The problem
Write the material out again, line by line, exactly as it is.
>> Begin
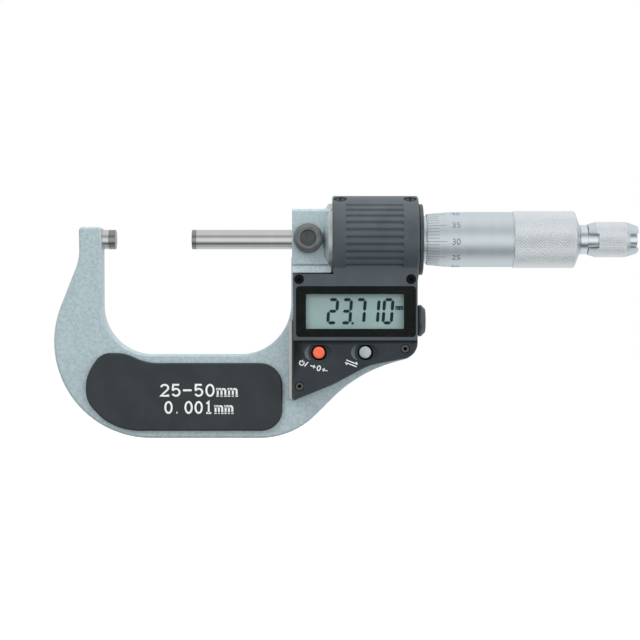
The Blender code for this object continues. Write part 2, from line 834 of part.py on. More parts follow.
def make_lock():
    pivot = new_pivot("lock_axis", (LOCK_X, -BLOCK_HALF_DEPTH, 0))
    place = (LOCK_X, 0, 0)
    rod("lock_pad", LOCK_PAD_RADIUS, 3.75, 6.6, "brass", pivot, axis="-y", place=place, steps=16)
    profile = [
        (6.8, 0),
        (6.8, LOCK_STEM_RADIUS),
        (8.5, LOCK_STEM_RADIUS),
        (8.5, LOCK_KNOB_RADIUS),
        (12.4, LOCK_KNOB_RADIUS),
        (13.0, LOCK_KNOB_RADIUS - 0.6),
        (13.0, 2.6),
        (12.5, 2.4),
        (12.5, 0),
    ]
    turned("lock_knob", profile, "dark_steel", pivot, axis="-y", place=place)


def make_encoder():
    pivot = new_pivot("rotor_axis", (80.0, 0, 0))
    bore = SPINDLE_RADIUS + FIT
    rotor_profile = [
        (SPIGOT_END_X + 0.4, bore),
        (SPIGOT_END_X + 0.4, 5.5),
        (88.9, 5.5),
        (88.9, 11.2),
        (90.3, 11.2),
        (90.3, bore),
    ]
    rotor = turned("encoder_rotor", rotor_profile, "board", pivot, steps=ROUND)
    cut(rotor, block("key_window", (85.6, 2.6, -0.6), (88.8, 6.5, 0.6)))
    block("rotor_key", (85.8, 2.7, -0.35), (88.6, 5.2, 0.35), "satin_steel", pivot)
    ring("encoder_stator", 6.1, 12.2, 90.9, 92.4, "board", steps=ROUND)


def make_spindle(pivot):
    profile = [
        (SPINDLE_FACE_X + SPINDLE_TIP_LENGTH + TOUCH, 0),
        (SPINDLE_FACE_X + SPINDLE_TIP_LENGTH + TOUCH, SPINDLE_RADIUS),
        (THREAD_START_X - 0.4, SPINDLE_RADIUS),
        (THREAD_START_X, THREAD_RADIUS),
        (THREAD_END_X, THREAD_RADIUS),
        (THREAD_END_X + 0.6, 3.9),
        (SPINDLE_END_X, 3.9),
        (SPINDLE_END_X, 1.8),
        (148.8, 1.8),
        (148.8, 0),
    ]
    spindle = turned("spindle", profile, "satin_steel", pivot, steps=ROUND)
    cut(spindle, block("keyway", (60.0, 2.4, -0.55), (92.0, 4.5, 0.55)))
    face = SPINDLE_FACE_X
    rod("spindle_tip", SPINDLE_RADIUS, face, face + SPINDLE_TIP_LENGTH, "carbide", pivot, steps=ROUND)


def make_sleeves():
    flange_start, flange_end = FLANGE
    profile = [
        (flange_start, INNER_SLEEVE_BORE),
        (flange_start, SPIGOT_RADIUS),
        (flange_end, SPIGOT_RADIUS),
        (flange_end, INNER_SLEEVE_RADIUS),
        (INNER_SLEEVE_END_X, INNER_SLEEVE_RADIUS),
        (INNER_SLEEVE_END_X, INNER_SLEEVE_BORE),
    ]
    sleeve = turned("inner_sleeve", profile, "satin_steel", steps=ROUND)
    post_flat = block("post_flat", (94.0, -14.0, -14.0), (101.0, 14.0, -10.6))
    cut(sleeve, post_flat, drum_screw_tool("flange_screw_hole", DRUM_SCREW_XS[1], SCREW_HOLE, 8.4, 13.5))
    start, end = OUTER_SLEEVE
    ring("outer_sleeve", INNER_SLEEVE_RADIUS + FIT, OUTER_SLEEVE_RADIUS, start, end,
         "satin_steel", steps=ROUND)
    ring("drum_end_ring", OUTER_SLEEVE_RADIUS + FIT, 11.8, 100.7, 102.0, "charcoal", steps=ROUND)
    nut = ring("adjusting_nut", INNER_SLEEVE_RADIUS + FIT, 7.4, 139.5, 144.5, "satin_steel")
    slots = []
    for angle in (0, 90):
        slot = block("nut_slot", (143.2, -9.0, -0.6), (146.0, 9.0, 0.6))
        slot.rotation_euler = (math.radians(angle), 0, 0)
        slots.append(slot)
    cut(nut, *slots)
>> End
Complete answer
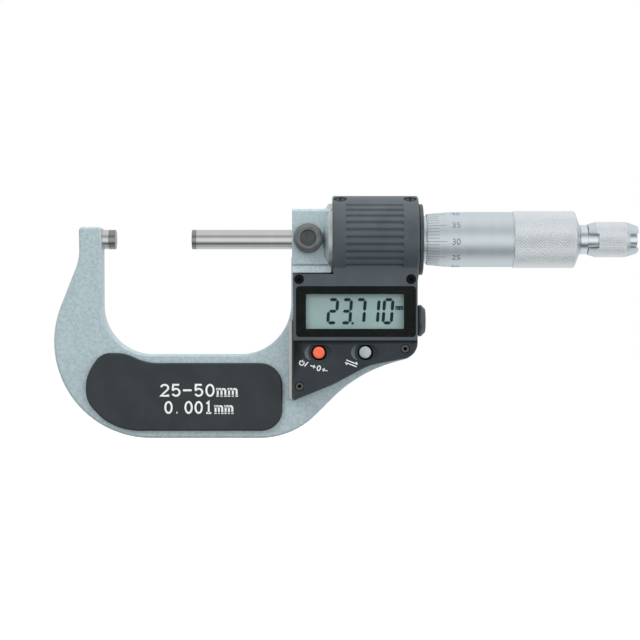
The Blender code for this object continues. Write part 2, from line 834 of part.py on. More parts follow.
def make_lock():
    pivot = new_pivot("lock_axis", (LOCK_X, -BLOCK_HALF_DEPTH, 0))
    place = (LOCK_X, 0, 0)
    rod("lock_pad", LOCK_PAD_RADIUS, 3.75, 6.6, "brass", pivot, axis="-y", place=place, steps=16)
    profile = [
        (6.8, 0),
        (6.8, LOCK_STEM_RADIUS),
        (8.5, LOCK_STEM_RADIUS),
        (8.5, LOCK_KNOB_RADIUS),
        (12.4, LOCK_KNOB_RADIUS),
        (13.0, LOCK_KNOB_RADIUS - 0.6),
        (13.0, 2.6),
        (12.5, 2.4),
        (12.5, 0),
    ]
    turned("lock_knob", profile, "dark_steel", pivot, axis="-y", place=place)


def make_encoder():
    pivot = new_pivot("rotor_axis", (80.0, 0, 0))
    bore = SPINDLE_RADIUS + FIT
    rotor_profile = [
        (SPIGOT_END_X + 0.4, bore),
        (SPIGOT_END_X + 0.4, 5.5),
        (88.9, 5.5),
        (88.9, 11.2),
        (90.3, 11.2),
        (90.3, bore),
    ]
    rotor = turned("encoder_rotor", rotor_profile, "board", pivot, steps=ROUND)
    cut(rotor, block("key_window", (85.6, 2.6, -0.6), (88.8, 6.5, 0.6)))
    block("rotor_key", (85.8, 2.7, -0.35), (88.6, 5.2, 0.35), "satin_steel", pivot)
    ring("encoder_stator", 6.1, 12.2, 90.9, 92.4, "board", steps=ROUND)


def make_spindle(pivot):
    profile = [
        (SPINDLE_FACE_X + SPINDLE_TIP_LENGTH + TOUCH, 0),
        (SPINDLE_FACE_X + SPINDLE_TIP_LENGTH + TOUCH, SPINDLE_RADIUS),
        (THREAD_START_X - 0.4, SPINDLE_RADIUS),
        (THREAD_START_X, THREAD_RADIUS),
        (THREAD_END_X, THREAD_RADIUS),
        (THREAD_END_X + 0.6, 3.9),
        (SPINDLE_END_X, 3.9),
        (SPINDLE_END_X, 1.8),
        (148.8, 1.8),
        (148.8, 0),
    ]
    spindle = turned("spindle", profile, "satin_steel", pivot, steps=ROUND)
    cut(spindle, block("keyway", (60.0, 2.4, -0.55), (92.0, 4.5, 0.55)))
    face = SPINDLE_FACE_X
    rod("spindle_tip", SPINDLE_RADIUS, face, face + SPINDLE_TIP_LENGTH, "carbide", pivot, steps=ROUND)


def make_sleeves():
    flange_start, flange_end = FLANGE
    profile = [
        (flange_start, INNER_SLEEVE_BORE),
        (flange_start, SPIGOT_RADIUS),
        (flange_end, SPIGOT_RADIUS),
        (flange_end, INNER_SLEEVE_RADIUS),
        (INNER_SLEEVE_END_X, INNER_SLEEVE_RADIUS),
        (INNER_SLEEVE_END_X, INNER_SLEEVE_BORE),
    ]
    sleeve = turned("inner_sleeve", profile, "satin_steel", steps=ROUND)
    post_flat = block("post_flat", (94.0, -14.0, -14.0), (101.0, 14.0, -10.6))
    cut(sleeve, post_flat, drum_screw_tool("flange_screw_hole", DRUM_SCREW_XS[1], SCREW_HOLE, 8.4, 13.5))
    start, end = OUTER_SLEEVE
    ring("outer_sleeve", INNER_SLEEVE_RADIUS + FIT, OUTER_SLEEVE_RADIUS, start, end,
         "satin_steel", steps=ROUND)
    ring("drum_end_ring", OUTER_SLEEVE_RADIUS + FIT, 11.8, 100.7, 102.0, "charcoal", steps=ROUND)
    nut = ring("adjusting_nut", INNER_SLEEVE_RADIUS + FIT, 7.4, 139.5, 144.5, "satin_steel")
    slots = []
    for angle in (0, 90):
        slot = block("nut_slot", (143.2, -9.0, -0.6), (146.0, 9.0, 0.6))
        slot.rotation_euler = (math.radians(angle), 0, 0)
        slots.append(slot)
    cut(nut, *slots)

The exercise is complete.